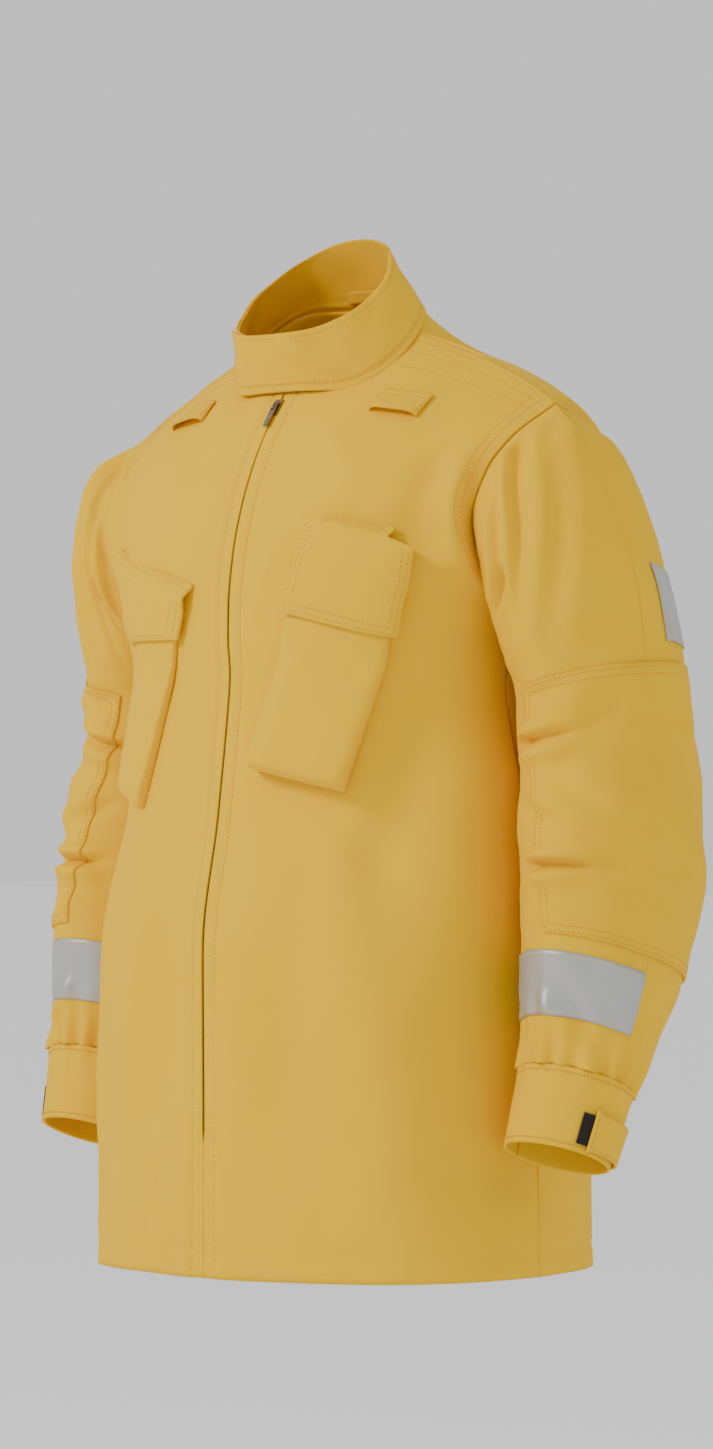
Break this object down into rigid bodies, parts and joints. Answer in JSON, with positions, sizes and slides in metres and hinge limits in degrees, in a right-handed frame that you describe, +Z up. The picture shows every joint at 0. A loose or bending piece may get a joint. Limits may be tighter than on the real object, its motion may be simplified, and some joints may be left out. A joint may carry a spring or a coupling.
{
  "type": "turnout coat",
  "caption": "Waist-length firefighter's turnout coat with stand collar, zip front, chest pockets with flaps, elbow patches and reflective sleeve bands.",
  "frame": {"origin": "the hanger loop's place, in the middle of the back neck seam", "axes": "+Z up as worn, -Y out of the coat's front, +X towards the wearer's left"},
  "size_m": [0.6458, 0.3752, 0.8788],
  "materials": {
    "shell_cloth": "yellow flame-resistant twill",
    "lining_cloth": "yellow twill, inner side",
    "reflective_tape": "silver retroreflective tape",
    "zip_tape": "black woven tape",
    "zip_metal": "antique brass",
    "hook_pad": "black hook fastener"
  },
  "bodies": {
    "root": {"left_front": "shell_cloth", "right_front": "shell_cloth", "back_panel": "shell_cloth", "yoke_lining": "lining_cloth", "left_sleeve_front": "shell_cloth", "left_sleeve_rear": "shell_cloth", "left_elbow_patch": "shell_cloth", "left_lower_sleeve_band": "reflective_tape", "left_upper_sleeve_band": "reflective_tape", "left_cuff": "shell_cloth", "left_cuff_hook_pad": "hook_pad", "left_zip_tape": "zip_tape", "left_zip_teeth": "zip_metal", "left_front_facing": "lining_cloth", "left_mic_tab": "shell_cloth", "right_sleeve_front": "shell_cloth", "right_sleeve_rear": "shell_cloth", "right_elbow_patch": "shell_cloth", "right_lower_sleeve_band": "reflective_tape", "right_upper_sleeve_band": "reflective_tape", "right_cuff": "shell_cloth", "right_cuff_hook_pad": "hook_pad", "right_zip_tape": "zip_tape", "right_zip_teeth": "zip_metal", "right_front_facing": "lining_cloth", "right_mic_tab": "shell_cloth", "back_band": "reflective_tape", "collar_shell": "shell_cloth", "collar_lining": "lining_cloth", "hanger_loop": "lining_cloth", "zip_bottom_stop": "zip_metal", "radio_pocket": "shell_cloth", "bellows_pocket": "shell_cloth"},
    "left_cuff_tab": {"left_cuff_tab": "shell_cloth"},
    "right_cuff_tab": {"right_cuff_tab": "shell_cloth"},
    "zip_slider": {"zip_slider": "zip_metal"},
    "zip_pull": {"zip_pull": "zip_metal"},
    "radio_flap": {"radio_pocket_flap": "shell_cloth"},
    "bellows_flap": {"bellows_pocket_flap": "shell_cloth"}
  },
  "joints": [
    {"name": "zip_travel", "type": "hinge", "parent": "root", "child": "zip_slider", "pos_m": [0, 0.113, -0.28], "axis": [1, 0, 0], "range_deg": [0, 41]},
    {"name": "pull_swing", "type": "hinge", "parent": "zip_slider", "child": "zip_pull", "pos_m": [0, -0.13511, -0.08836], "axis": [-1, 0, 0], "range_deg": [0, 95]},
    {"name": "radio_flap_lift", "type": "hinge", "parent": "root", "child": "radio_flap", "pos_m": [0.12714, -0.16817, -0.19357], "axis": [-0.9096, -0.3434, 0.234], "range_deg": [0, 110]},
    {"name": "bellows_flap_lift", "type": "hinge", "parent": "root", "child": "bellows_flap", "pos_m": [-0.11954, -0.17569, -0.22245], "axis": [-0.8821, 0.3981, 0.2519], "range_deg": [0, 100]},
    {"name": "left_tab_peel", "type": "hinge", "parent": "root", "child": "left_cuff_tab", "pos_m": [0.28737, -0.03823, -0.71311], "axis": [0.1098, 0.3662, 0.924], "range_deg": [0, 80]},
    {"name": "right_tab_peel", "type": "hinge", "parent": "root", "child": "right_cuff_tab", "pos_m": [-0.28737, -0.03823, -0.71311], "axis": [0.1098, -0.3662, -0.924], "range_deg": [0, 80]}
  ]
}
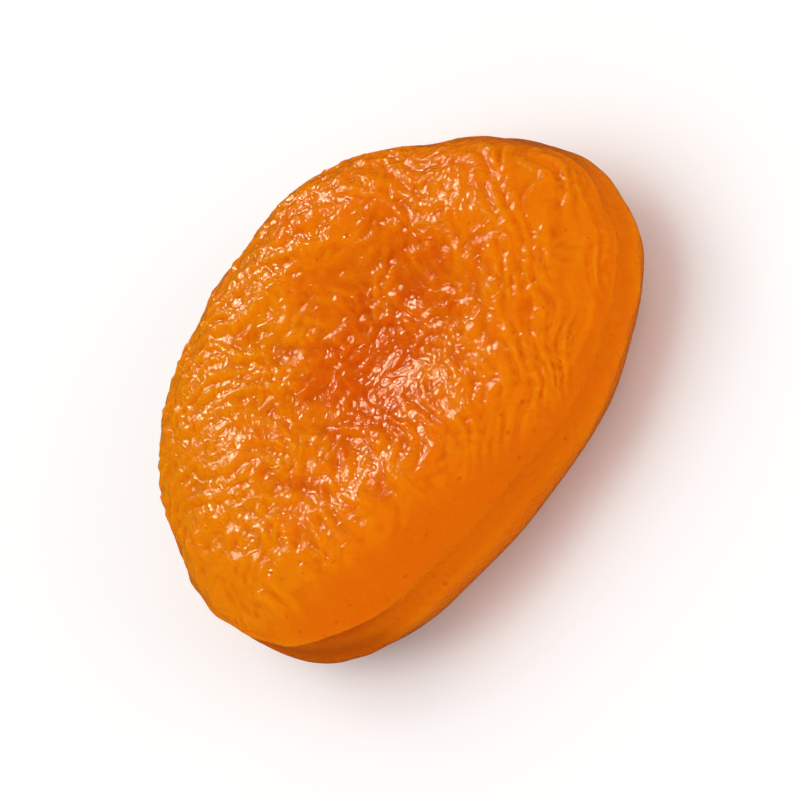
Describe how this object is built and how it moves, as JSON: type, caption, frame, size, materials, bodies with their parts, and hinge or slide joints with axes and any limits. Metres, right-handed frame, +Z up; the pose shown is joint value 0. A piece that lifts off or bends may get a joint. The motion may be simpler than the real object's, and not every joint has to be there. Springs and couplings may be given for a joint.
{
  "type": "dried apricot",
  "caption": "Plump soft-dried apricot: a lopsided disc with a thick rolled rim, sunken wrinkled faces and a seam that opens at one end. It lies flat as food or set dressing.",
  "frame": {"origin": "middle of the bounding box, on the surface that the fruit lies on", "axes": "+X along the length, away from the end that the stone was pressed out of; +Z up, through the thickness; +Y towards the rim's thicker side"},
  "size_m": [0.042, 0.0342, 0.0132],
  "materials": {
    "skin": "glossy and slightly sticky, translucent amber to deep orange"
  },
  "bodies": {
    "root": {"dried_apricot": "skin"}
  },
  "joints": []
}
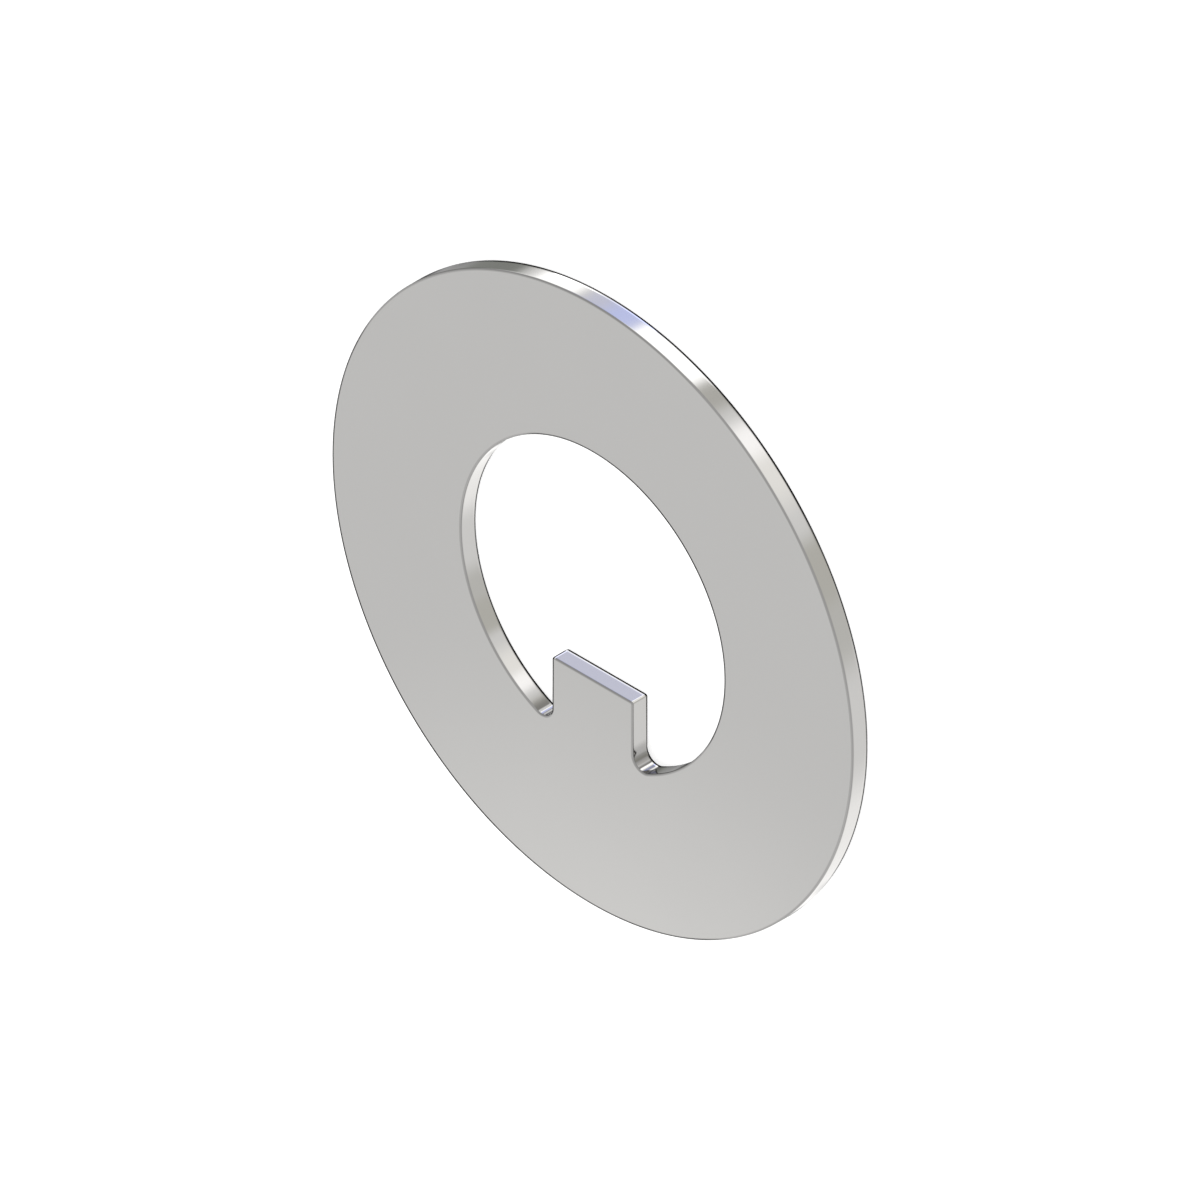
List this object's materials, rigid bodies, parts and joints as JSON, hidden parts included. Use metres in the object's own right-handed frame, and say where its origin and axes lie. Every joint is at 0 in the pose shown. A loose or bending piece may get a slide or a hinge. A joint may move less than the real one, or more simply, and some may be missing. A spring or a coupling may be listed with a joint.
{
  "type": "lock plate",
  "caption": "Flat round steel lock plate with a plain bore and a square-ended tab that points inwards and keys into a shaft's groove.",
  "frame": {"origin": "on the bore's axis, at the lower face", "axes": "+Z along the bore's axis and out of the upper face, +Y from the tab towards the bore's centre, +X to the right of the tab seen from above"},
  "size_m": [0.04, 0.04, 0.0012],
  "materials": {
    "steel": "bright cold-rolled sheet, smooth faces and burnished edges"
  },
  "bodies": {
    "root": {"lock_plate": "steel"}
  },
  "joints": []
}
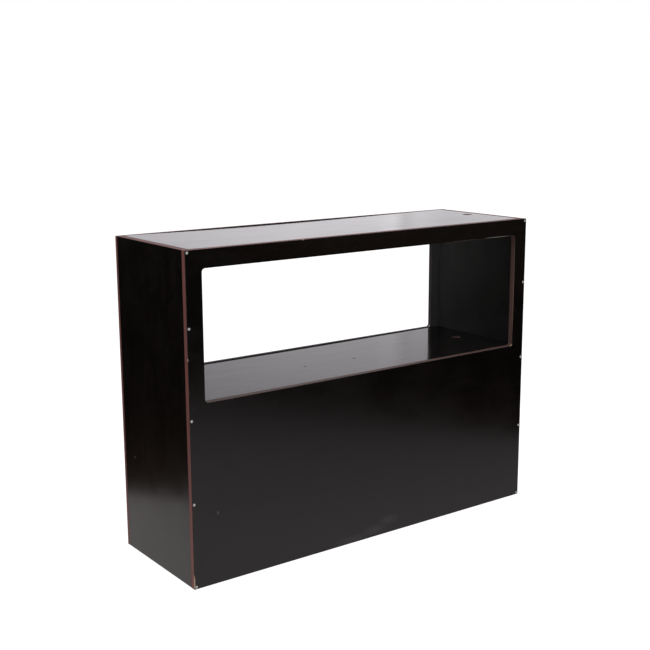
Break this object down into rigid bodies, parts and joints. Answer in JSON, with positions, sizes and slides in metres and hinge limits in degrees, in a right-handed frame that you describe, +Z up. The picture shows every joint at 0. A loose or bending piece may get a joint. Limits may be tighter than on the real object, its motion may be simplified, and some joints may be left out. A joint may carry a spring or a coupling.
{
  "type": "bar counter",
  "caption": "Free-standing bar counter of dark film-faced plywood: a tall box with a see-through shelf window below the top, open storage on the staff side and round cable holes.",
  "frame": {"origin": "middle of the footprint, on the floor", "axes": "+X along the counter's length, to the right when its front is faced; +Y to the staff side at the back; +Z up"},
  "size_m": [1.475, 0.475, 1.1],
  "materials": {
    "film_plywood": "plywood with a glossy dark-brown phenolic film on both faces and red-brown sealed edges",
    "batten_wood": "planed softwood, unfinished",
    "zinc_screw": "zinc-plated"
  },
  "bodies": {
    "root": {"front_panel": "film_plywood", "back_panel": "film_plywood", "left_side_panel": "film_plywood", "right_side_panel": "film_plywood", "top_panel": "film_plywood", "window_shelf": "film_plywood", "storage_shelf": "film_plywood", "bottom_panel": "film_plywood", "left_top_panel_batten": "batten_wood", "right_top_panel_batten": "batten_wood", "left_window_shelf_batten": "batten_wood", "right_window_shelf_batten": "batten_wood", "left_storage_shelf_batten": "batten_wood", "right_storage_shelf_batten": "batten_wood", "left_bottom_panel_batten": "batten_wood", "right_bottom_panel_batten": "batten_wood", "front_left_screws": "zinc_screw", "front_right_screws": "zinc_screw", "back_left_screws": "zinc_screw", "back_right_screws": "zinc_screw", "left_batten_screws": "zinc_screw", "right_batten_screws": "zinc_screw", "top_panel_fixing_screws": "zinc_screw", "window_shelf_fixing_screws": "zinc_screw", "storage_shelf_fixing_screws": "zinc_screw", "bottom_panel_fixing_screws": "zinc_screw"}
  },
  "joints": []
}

⁂

**Do this**
Reproduce all entries without any change, and omit the pictures.

**Result of the exercise**
Break this object down into rigid bodies, parts and joints. Answer in JSON, with positions, sizes and slides in metres and hinge limits in degrees, in a right-handed frame that you describe, +Z up. The picture shows every joint at 0. A loose or bending piece may get a joint. Limits may be tighter than on the real object, its motion may be simplified, and some joints may be left out. A joint may carry a spring or a coupling.
{
  "type": "turnout coat",
  "caption": "Waist-length firefighter's turnout coat with stand collar, zip front, chest pockets with flaps, elbow patches and reflective sleeve bands.",
  "frame": {"origin": "the hanger loop's place, in the middle of the back neck seam", "axes": "+Z up as worn, -Y out of the coat's front, +X towards the wearer's left"},
  "size_m": [0.6458, 0.3752, 0.8788],
  "materials": {
    "shell_cloth": "yellow flame-resistant twill",
    "lining_cloth": "yellow twill, inner side",
    "reflective_tape": "silver retroreflective tape",
    "zip_tape": "black woven tape",
    "zip_metal": "antique brass",
    "hook_pad": "black hook fastener"
  },
  "bodies": {
    "root": {"left_front": "shell_cloth", "right_front": "shell_cloth", "back_panel": "shell_cloth", "yoke_lining": "lining_cloth", "left_sleeve_front": "shell_cloth", "left_sleeve_rear": "shell_cloth", "left_elbow_patch": "shell_cloth", "left_lower_sleeve_band": "reflective_tape", "left_upper_sleeve_band": "reflective_tape", "left_cuff": "shell_cloth", "left_cuff_hook_pad": "hook_pad", "left_zip_tape": "zip_tape", "left_zip_teeth": "zip_metal", "left_front_facing": "lining_cloth", "left_mic_tab": "shell_cloth", "right_sleeve_front": "shell_cloth", "right_sleeve_rear": "shell_cloth", "right_elbow_patch": "shell_cloth", "right_lower_sleeve_band": "reflective_tape", "right_upper_sleeve_band": "reflective_tape", "right_cuff": "shell_cloth", "right_cuff_hook_pad": "hook_pad", "right_zip_tape": "zip_tape", "right_zip_teeth": "zip_metal", "right_front_facing": "lining_cloth", "right_mic_tab": "shell_cloth", "back_band": "reflective_tape", "collar_shell": "shell_cloth", "collar_lining": "lining_cloth", "hanger_loop": "lining_cloth", "zip_bottom_stop": "zip_metal", "radio_pocket": "shell_cloth", "bellows_pocket": "shell_cloth"},
    "left_cuff_tab": {"left_cuff_tab": "shell_cloth"},
    "right_cuff_tab": {"right_cuff_tab": "shell_cloth"},
    "zip_slider": {"zip_slider": "zip_metal"},
    "zip_pull": {"zip_pull": "zip_metal"},
    "radio_flap": {"radio_pocket_flap": "shell_cloth"},
    "bellows_flap": {"bellows_pocket_flap": "shell_cloth"}
  },
  "joints": [
    {"name": "zip_travel", "type": "hinge", "parent": "root", "child": "zip_slider", "pos_m": [0, 0.113, -0.28], "axis": [1, 0, 0], "range_deg": [0, 41]},
    {"name": "pull_swing", "type": "hinge", "parent": "zip_slider", "child": "zip_pull", "pos_m": [0, -0.13511, -0.08836], "axis": [-1, 0, 0], "range_deg": [0, 95]},
    {"name": "radio_flap_lift", "type": "hinge", "parent": "root", "child": "radio_flap", "pos_m": [0.12714, -0.16817, -0.19357], "axis": [-0.9096, -0.3434, 0.234], "range_deg": [0, 110]},
    {"name": "bellows_flap_lift", "type": "hinge", "parent": "root", "child": "bellows_flap", "pos_m": [-0.11954, -0.17569, -0.22245], "axis": [-0.8821, 0.3981, 0.2519], "range_deg": [0, 100]},
    {"name": "left_tab_peel", "type": "hinge", "parent": "root", "child": "left_cuff_tab", "pos_m": [0.28737, -0.03823, -0.71311], "axis": [0.1098, 0.3662, 0.924], "range_deg": [0, 80]},
    {"name": "right_tab_peel", "type": "hinge", "parent": "root", "child": "right_cuff_tab", "pos_m": [-0.28737, -0.03823, -0.71311], "axis": [0.1098, -0.3662, -0.924], "range_deg": [0, 80]}
  ]
}
Describe how this object is built and how it moves, as JSON: type, caption, frame, size, materials, bodies with their parts, and hinge or slide joints with axes and any limits. Metres, right-handed frame, +Z up; the pose shown is joint value 0. A piece that lifts off or bends may get a joint. The motion may be simpler than the real object's, and not every joint has to be there. Springs and couplings may be given for a joint.
{
  "type": "dried apricot",
  "caption": "Plump soft-dried apricot: a lopsided disc with a thick rolled rim, sunken wrinkled faces and a seam that opens at one end. It lies flat as food or set dressing.",
  "frame": {"origin": "middle of the bounding box, on the surface that the fruit lies on", "axes": "+X along the length, away from the end that the stone was pressed out of; +Z up, through the thickness; +Y towards the rim's thicker side"},
  "size_m": [0.042, 0.0342, 0.0132],
  "materials": {
    "skin": "glossy and slightly sticky, translucent amber to deep orange"
  },
  "bodies": {
    "root": {"dried_apricot": "skin"}
  },
  "joints": []
}
List this object's materials, rigid bodies, parts and joints as JSON, hidden parts included. Use metres in the object's own right-handed frame, and say where its origin and axes lie. Every joint is at 0 in the pose shown. A loose or bending piece may get a slide or a hinge. A joint may move less than the real one, or more simply, and some may be missing. A spring or a coupling may be listed with a joint.
{
  "type": "lock plate",
  "caption": "Flat round steel lock plate with a plain bore and a square-ended tab that points inwards and keys into a shaft's groove.",
  "frame": {"origin": "on the bore's axis, at the lower face", "axes": "+Z along the bore's axis and out of the upper face, +Y from the tab towards the bore's centre, +X to the right of the tab seen from above"},
  "size_m": [0.04, 0.04, 0.0012],
  "materials": {
    "steel": "bright cold-rolled sheet, smooth faces and burnished edges"
  },
  "bodies": {
    "root": {"lock_plate": "steel"}
  },
  "joints": []
}
Break this object down into rigid bodies, parts and joints. Answer in JSON, with positions, sizes and slides in metres and hinge limits in degrees, in a right-handed frame that you describe, +Z up. The picture shows every joint at 0. A loose or bending piece may get a joint. Limits may be tighter than on the real object, its motion may be simplified, and some joints may be left out. A joint may carry a spring or a coupling.
{
  "type": "bar counter",
  "caption": "Free-standing bar counter of dark film-faced plywood: a tall box with a see-through shelf window below the top, open storage on the staff side and round cable holes.",
  "frame": {"origin": "middle of the footprint, on the floor", "axes": "+X along the counter's length, to the right when its front is faced; +Y to the staff side at the back; +Z up"},
  "size_m": [1.475, 0.475, 1.1],
  "materials": {
    "film_plywood": "plywood with a glossy dark-brown phenolic film on both faces and red-brown sealed edges",
    "batten_wood": "planed softwood, unfinished",
    "zinc_screw": "zinc-plated"
  },
  "bodies": {
    "root": {"front_panel": "film_plywood", "back_panel": "film_plywood", "left_side_panel": "film_plywood", "right_side_panel": "film_plywood", "top_panel": "film_plywood", "window_shelf": "film_plywood", "storage_shelf": "film_plywood", "bottom_panel": "film_plywood", "left_top_panel_batten": "batten_wood", "right_top_panel_batten": "batten_wood", "left_window_shelf_batten": "batten_wood", "right_window_shelf_batten": "batten_wood", "left_storage_shelf_batten": "batten_wood", "right_storage_shelf_batten": "batten_wood", "left_bottom_panel_batten": "batten_wood", "right_bottom_panel_batten": "batten_wood", "front_left_screws": "zinc_screw", "front_right_screws": "zinc_screw", "back_left_screws": "zinc_screw", "back_right_screws": "zinc_screw", "left_batten_screws": "zinc_screw", "right_batten_screws": "zinc_screw", "top_panel_fixing_screws": "zinc_screw", "window_shelf_fixing_screws": "zinc_screw", "storage_shelf_fixing_screws": "zinc_screw", "bottom_panel_fixing_screws": "zinc_screw"}
  },
  "joints": []
}